The RBOCS know this. They have to. So, one has to wonder what is their real motivation with this FTTP spin...must have some regulatory motivation down the road, as all their moves do.
rjmcmahon 12/4/2012 | 11:57:37 PM
re: Telcos Tackle Triple Play So, one has to wonder what is their real motivation with this FTTP spin...must have some regulatory motivation down the road, as all their moves do.

Let's hope they don't have a Wall Street pump and dump scheme motivating them. Anybody investing in this space will want to watch these guys like a hawk. Many are still playing "pyramid" where characteristics of honesty and integrity are of little concern.

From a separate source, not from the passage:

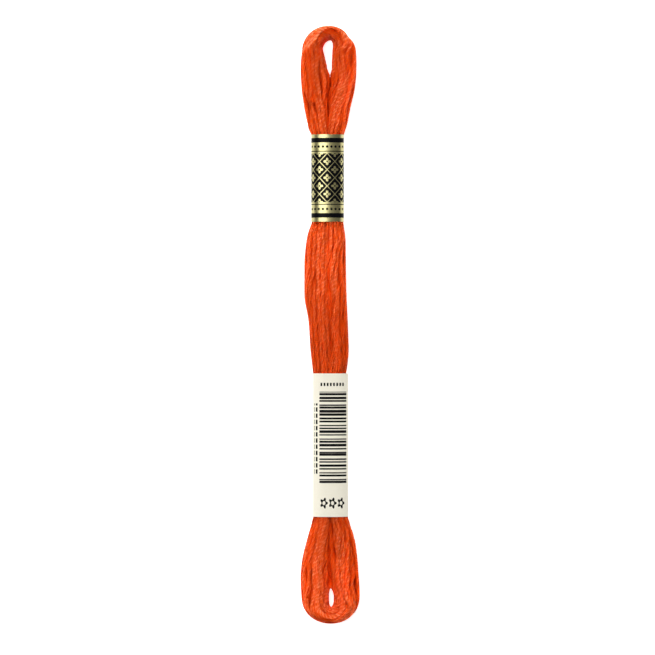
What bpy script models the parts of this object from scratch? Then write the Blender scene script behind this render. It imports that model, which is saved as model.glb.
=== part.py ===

Especially beware when the stakeholders' so-called profit motives are unrelated to GDP improvements. At best, that's a sign of a dying institution, and worse, can be an indicator of overall industry contraction. (A lesson MBA Dubya and Murdoch's FCC needs to learn quickly so maybe they can stop being part of the problem and start being part of the solution.)
rjmcmahon 12/4/2012 | 11:57:27 PM
re: Telcos Tackle Triple Play http://video.c-span.org:8080/ramgen/odrive/e060403_mediahearing.rm

There are some lessons to be learned from viewing Wednesday's FCC testimony to the Senate Commerce Committee. In my opinion, the wisdom and experience from both Senator Holllings and Commissioner Copps shouldn't be ignored by the youth of today. Remember, Rockefeller used onwership of oil refineries to monopolize, and ultimately, control the RRs. The content refineries seem to have a similar strategic plan, but the lesson to be wary of is that Rockefeller didn't control the media, which is more powerful than oil. (If we'll go to war for oil what will a people do for media control?)

PS. During a recent Hannity&Colmes, Sean Hannity effectively censored a black congressman when he was attempting to ask questions about the poor intelligence and the location of Iraq's WMDs -- of which none have been found. Whose public interest does that serve?